- Requirements: Using the listing below, set down each line from the line containing "eighth of a turn" through the line containing "obj.parent = empty", both ends included, exactly and with nothing added.

- Information provided:

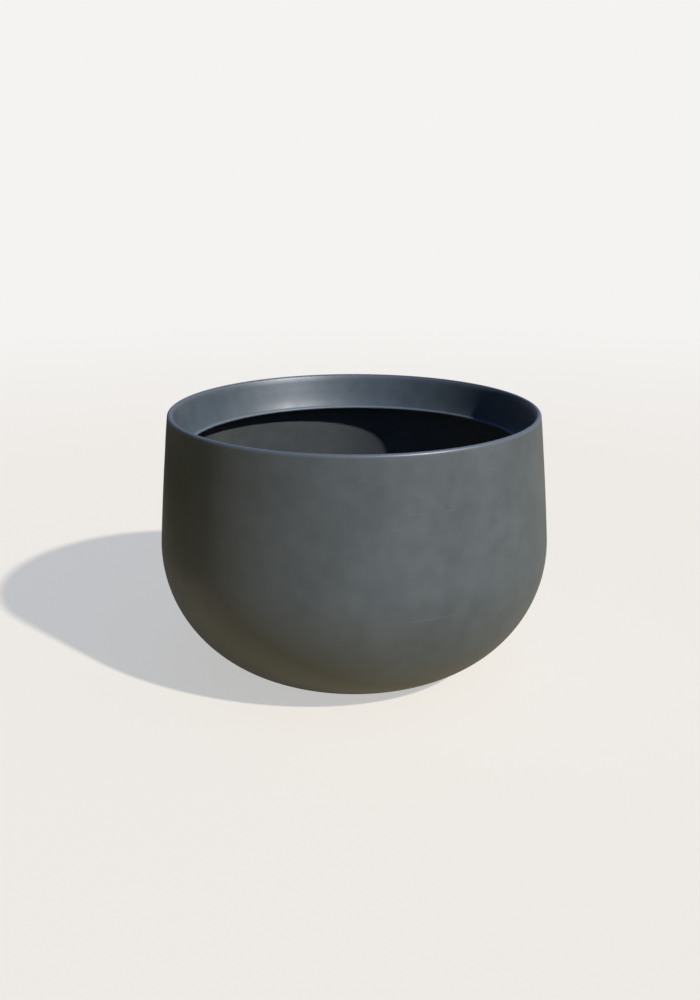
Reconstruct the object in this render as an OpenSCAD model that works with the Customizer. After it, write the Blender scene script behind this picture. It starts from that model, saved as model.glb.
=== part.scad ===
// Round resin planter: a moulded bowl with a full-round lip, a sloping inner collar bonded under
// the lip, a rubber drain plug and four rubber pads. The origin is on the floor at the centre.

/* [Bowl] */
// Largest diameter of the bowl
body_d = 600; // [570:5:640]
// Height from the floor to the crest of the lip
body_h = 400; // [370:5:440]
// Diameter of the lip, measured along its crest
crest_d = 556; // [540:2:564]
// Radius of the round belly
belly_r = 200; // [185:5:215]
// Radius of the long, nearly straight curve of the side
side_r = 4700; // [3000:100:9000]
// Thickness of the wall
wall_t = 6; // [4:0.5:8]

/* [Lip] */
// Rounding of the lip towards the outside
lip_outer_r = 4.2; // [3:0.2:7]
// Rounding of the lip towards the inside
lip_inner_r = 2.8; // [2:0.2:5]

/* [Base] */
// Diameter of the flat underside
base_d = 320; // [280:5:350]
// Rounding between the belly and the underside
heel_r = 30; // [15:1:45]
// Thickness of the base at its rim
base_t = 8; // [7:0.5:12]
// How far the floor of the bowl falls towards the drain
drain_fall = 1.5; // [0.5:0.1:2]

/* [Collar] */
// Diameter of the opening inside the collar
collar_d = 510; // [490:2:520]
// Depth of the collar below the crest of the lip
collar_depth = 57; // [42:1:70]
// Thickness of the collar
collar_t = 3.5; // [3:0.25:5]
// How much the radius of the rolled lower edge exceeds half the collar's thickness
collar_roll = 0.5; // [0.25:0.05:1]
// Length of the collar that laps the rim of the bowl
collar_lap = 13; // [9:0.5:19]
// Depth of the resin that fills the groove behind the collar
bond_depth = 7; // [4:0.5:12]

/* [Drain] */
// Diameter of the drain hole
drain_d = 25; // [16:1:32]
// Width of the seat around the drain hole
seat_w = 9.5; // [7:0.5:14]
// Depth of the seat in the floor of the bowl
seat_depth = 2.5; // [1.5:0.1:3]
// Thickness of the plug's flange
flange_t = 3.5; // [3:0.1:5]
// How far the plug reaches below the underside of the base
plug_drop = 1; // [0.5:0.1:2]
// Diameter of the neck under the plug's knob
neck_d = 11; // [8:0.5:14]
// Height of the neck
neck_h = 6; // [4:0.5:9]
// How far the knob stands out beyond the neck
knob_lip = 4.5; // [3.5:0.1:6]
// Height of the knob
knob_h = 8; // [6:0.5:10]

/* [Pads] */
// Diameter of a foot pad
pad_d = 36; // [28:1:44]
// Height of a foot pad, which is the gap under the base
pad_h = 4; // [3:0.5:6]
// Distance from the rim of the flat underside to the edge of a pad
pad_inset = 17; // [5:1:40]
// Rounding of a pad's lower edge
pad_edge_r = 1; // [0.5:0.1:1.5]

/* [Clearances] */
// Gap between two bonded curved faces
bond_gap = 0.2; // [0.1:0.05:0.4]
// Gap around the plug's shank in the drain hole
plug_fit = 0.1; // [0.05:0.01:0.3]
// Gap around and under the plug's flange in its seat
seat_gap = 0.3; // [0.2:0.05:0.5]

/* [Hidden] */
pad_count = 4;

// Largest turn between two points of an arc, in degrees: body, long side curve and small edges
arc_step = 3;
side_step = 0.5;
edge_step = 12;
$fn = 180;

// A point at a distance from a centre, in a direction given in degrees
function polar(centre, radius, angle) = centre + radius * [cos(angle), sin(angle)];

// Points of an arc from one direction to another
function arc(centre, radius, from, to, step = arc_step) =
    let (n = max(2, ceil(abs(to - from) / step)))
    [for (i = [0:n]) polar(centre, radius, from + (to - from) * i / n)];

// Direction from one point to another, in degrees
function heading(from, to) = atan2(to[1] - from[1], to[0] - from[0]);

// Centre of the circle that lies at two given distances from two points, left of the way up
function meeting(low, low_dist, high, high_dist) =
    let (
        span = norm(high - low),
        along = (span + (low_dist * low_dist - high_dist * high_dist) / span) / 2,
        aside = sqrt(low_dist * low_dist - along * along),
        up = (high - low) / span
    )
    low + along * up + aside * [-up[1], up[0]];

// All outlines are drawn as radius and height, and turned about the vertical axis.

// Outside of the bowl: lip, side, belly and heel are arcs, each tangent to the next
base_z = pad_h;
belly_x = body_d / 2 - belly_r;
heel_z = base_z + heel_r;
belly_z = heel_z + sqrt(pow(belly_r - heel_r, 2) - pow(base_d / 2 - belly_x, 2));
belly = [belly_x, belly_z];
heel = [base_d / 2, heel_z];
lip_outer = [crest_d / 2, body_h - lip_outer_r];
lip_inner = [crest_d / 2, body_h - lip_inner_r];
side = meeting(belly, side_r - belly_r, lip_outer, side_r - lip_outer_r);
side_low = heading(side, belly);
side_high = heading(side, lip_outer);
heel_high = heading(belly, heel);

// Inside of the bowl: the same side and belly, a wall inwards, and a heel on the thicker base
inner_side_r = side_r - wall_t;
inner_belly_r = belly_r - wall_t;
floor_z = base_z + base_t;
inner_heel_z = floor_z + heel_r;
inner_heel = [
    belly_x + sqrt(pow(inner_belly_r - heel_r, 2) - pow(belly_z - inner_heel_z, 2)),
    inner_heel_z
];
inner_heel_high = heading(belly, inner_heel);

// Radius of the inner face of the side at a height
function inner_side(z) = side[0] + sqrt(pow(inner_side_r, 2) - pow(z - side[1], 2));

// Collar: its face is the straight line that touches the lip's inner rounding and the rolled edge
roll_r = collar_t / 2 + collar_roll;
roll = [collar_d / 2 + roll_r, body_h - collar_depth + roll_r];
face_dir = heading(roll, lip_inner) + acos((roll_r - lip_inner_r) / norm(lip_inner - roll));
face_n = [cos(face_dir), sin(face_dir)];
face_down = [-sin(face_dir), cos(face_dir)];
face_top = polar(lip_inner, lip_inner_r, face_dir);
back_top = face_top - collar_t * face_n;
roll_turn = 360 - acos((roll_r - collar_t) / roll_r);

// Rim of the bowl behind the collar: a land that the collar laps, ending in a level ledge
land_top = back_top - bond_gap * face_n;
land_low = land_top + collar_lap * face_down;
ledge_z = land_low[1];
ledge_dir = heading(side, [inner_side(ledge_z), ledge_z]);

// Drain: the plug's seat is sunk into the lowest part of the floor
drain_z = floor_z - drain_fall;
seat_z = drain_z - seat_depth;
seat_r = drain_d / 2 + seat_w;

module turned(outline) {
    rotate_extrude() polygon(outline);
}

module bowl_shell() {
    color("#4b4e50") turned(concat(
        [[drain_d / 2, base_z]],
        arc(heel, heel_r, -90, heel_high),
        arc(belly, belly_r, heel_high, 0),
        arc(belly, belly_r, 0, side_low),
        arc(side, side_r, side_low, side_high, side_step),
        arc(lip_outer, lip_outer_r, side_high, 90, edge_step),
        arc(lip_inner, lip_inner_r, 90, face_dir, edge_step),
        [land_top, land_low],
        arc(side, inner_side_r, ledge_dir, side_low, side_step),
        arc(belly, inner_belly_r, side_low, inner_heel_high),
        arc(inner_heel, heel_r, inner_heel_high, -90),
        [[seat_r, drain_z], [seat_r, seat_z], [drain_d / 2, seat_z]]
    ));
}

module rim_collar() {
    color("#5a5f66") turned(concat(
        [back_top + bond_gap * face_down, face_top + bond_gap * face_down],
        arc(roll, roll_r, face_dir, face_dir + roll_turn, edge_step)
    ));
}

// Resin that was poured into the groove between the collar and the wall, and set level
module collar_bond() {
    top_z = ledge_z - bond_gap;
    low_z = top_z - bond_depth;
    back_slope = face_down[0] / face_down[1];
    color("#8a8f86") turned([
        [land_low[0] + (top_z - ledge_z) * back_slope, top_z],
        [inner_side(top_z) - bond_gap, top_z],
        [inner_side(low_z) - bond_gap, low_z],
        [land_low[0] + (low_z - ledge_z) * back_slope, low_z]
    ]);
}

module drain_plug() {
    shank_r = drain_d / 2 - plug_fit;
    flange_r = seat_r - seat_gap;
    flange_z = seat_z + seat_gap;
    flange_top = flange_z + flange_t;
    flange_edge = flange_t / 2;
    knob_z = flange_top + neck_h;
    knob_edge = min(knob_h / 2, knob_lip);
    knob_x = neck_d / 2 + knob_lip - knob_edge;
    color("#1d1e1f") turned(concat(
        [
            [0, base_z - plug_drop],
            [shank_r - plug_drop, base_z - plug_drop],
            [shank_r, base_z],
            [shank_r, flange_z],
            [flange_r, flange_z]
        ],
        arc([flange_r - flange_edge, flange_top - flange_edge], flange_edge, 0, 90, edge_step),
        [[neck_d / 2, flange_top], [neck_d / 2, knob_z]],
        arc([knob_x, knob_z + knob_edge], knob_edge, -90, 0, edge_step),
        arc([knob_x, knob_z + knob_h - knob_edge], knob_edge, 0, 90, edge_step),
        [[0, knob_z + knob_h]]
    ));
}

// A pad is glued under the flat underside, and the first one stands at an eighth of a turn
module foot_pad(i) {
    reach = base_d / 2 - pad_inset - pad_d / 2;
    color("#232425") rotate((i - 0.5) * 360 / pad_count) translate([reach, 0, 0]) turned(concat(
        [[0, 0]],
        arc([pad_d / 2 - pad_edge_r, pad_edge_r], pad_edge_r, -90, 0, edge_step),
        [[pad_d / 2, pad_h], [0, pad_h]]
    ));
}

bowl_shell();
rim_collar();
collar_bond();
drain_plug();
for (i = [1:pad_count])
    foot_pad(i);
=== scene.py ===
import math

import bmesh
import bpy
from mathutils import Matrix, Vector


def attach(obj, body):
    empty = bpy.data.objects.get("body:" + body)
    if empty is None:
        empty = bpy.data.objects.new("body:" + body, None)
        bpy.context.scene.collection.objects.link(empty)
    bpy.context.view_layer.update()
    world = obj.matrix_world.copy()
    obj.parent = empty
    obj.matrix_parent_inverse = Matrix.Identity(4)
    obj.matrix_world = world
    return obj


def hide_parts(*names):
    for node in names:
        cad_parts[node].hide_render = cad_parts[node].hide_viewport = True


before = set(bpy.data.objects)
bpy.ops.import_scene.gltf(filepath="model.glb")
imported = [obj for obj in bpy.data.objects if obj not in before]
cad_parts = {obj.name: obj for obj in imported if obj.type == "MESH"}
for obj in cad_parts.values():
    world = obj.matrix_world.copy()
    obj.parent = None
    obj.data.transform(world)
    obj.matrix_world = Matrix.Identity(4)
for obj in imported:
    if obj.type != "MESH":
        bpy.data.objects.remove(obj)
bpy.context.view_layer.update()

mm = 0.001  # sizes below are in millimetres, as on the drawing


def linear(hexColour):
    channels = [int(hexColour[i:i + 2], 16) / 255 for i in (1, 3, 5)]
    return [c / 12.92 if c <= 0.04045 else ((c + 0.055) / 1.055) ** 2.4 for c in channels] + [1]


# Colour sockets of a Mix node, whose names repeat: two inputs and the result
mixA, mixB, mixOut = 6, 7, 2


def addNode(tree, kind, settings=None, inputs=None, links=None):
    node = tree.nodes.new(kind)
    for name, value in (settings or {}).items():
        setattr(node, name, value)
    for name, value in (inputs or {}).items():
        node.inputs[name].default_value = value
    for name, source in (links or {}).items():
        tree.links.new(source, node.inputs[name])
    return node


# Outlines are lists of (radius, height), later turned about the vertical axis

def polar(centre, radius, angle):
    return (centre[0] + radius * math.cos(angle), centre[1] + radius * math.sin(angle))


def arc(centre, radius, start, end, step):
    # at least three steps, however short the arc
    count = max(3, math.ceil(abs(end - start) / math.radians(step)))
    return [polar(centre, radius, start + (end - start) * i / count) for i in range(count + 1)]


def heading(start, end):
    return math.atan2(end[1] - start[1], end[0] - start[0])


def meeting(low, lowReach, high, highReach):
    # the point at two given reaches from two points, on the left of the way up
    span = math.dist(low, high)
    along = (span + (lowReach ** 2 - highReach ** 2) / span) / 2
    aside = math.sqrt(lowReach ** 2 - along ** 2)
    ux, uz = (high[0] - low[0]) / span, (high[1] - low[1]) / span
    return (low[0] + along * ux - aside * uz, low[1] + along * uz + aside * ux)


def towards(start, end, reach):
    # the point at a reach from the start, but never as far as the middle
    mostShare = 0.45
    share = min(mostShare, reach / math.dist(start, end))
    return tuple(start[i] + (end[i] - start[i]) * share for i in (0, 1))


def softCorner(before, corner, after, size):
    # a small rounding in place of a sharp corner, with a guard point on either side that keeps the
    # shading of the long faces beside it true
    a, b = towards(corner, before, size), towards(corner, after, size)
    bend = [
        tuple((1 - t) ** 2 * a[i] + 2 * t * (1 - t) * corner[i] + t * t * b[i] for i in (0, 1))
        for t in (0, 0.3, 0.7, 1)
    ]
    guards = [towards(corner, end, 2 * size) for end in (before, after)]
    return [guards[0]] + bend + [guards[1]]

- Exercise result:
// A pad is glued under the flat underside, and the first one stands at an eighth of a turn
module foot_pad(i) {
    reach = base_d / 2 - pad_inset - pad_d / 2;
    color("#232425") rotate((i - 0.5) * 360 / pad_count) translate([reach, 0, 0]) turned(concat(
        [[0, 0]],
        arc([pad_d / 2 - pad_edge_r, pad_edge_r], pad_edge_r, -90, 0, edge_step),
        [[pad_d / 2, pad_h], [0, pad_h]]
    ));
}

bowl_shell();
rim_collar();
collar_bond();
drain_plug();
for (i = [1:pad_count])
    foot_pad(i);
=== scene.py ===
import math

import bmesh
import bpy
from mathutils import Matrix, Vector


def attach(obj, body):
    empty = bpy.data.objects.get("body:" + body)
    if empty is None:
        empty = bpy.data.objects.new("body:" + body, None)
        bpy.context.scene.collection.objects.link(empty)
    bpy.context.view_layer.update()
    world = obj.matrix_world.copy()
    obj.parent = empty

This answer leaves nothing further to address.